3D Secure 2.0 uses more contextual data than its earlier versions of 3D Secure, which leads to the following additional benefits:

  • Speeding up purchases for low-risk transactions
    The amount of contextual data exchanged between cardholder, merchant, and issuer is 10 times bigger than before.

    Examples of new contextual data used by 3D Secure 2.0:

    • Device information.
    • Service information.
    • Gift card information.
    • Timezone.
    • Screen height.

    Based on the contextual data, for low-risk transactions, issuers will be able to verify the identity of the cardholder without the authentication step.
    As a result, customers will spend 85% less time in the checkout process. The majority of transactions are considered by issuers to be of low-risk (95%).

  • Offering greater security for high-risk transaction
    For high-risk transactions, issuers will continue performing the authentication step.
    The contextual data will help issuers better understand the background of the high-risk transactions:

    • From what devices they usually take place.
    • The purchasing pattern of the cardholder.
    • During what hours do transactions take place in order to better detect potential fraud
  • Decreased cart abandonment
    Because of the contextual data, the authentication step may become unnecessary. This is said to lead to a proposed 70% decrease in cart abandonment.
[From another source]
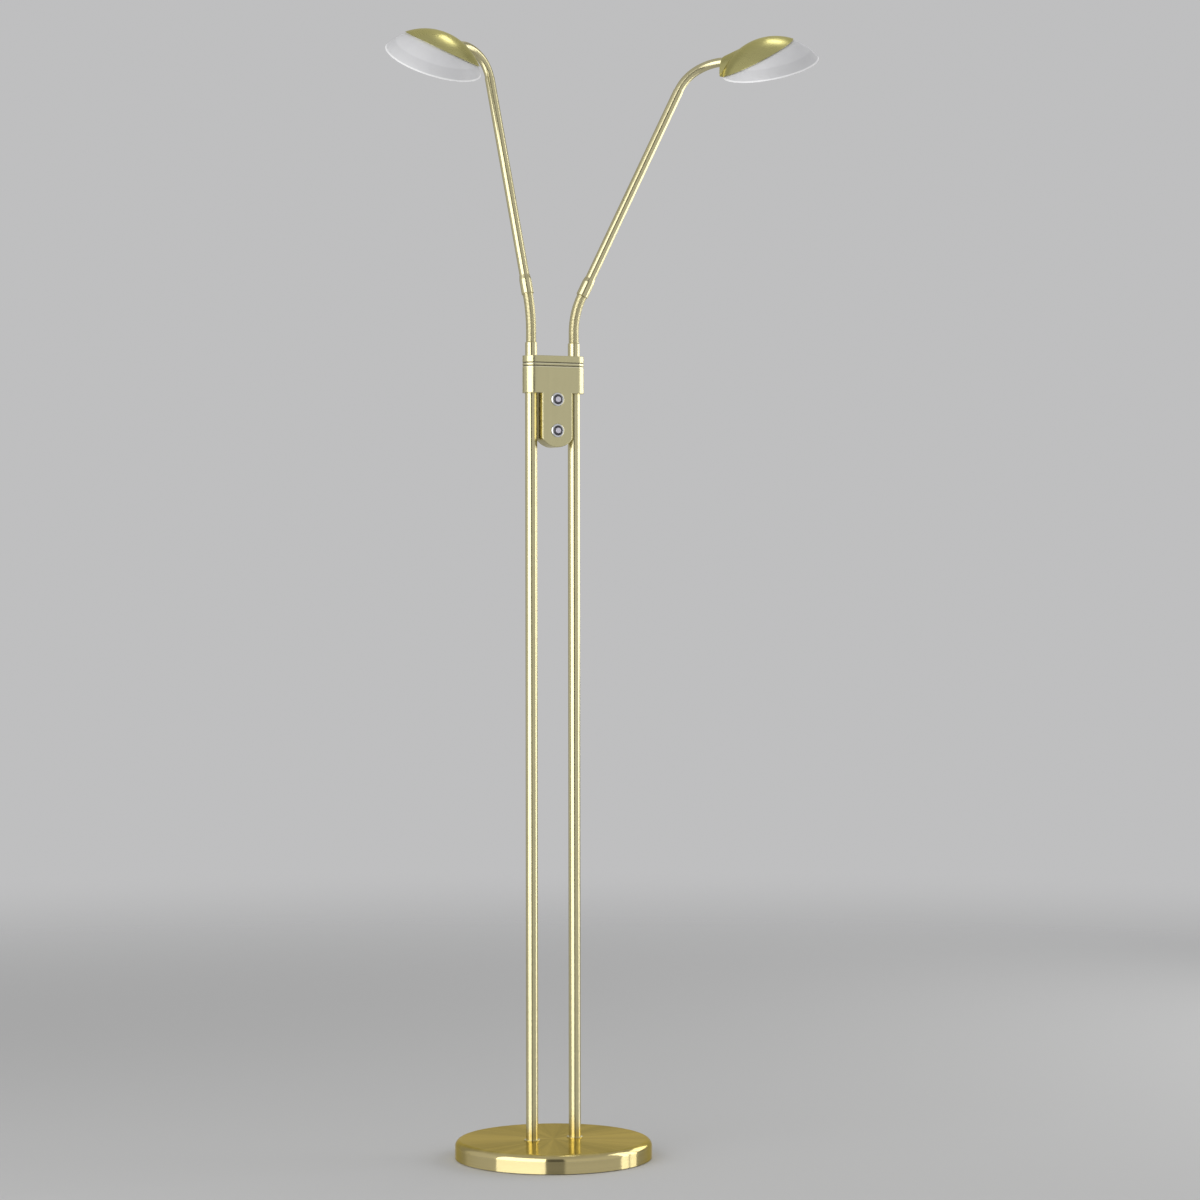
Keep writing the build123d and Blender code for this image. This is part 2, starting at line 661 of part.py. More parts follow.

Strong Customer Authentication (SCA) under PSD2

What is Strong Customer Authentication?
Strong Customer Authentication (SCA) is defined as “an authentication based on the use of two or more elements categorised as knowledge (something only the user knows), possession (something only the user possesses) and inherence (something the user is). These must be independent from one another, in that the breach of one does not compromise the reliability of the others and is designed in such a way as to protect the confidentiality of the authentication data.”
With the general shift towards online services, there is a greater need to authenticate the identity of users during transactions and banking activities, in order to:

  • Reduce the potential for online fraud.
  • Reduce the cost of processing fraudulent transactions.
  • Increase cardholder confidence in using online services.
  • Comply with international regulations such as PCI-DSS and of course PSD2.
What is dynamic linking?
Dynamic linking is another concept which is a new requirement of PSD2. This involves dynamically linking authentication tokens to the specific payment amount and the specific payee of the transaction.
In the case of changes to the payment amount or payee, the authentication token will no longer be valid and a new one needs to be generated and used. The inclusion of such dynamic linking elements in SCA features a well encompassed additional authentication layer beyond the previously required guidelines.
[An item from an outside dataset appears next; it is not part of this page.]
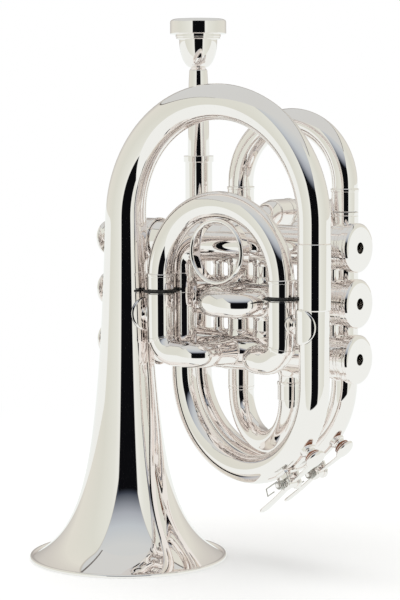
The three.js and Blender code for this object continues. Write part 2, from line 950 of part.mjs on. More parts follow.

What types of transactions are covered under SCA?
The majority of online transactions will be covered under SCA. PSD2 has made it mandatory for service providers to facilitate SCA. If SCA has not been successfully utilised in the process, liability falls on the payment service provider. PSD2 requires SCA when the following situations arise:

  • Accessing payment accounts online.
  • Initiating electronic transactions.
  • Any action carried out through a remote channel that presents a risk of payment fraud.
  • Provisioning of information through a service provider (payment or information).

In almost all circumstances, Two-Factor Authentication (2FA) will become mandatory, with many scenarios requiring more than two security checks to help protect customers, merchants, and banks against online fraud.

What types of transactions will be exempt?
There will be a small amount of transactions which will be exempt from the new PSD2 regulations regarding SCA. These include:

  • Transactions made at unattended terminals for transportation and parking fees.
  • Contactless payments of less than €50, provided that the cumulative amount of previous consecutive electronic payment transactions without SCA doesn’t exceed €150.
  • Access account information consisting of a balance, or prior transactions made in the past 90 days.
  • Credit transfers between accounts held by the same person.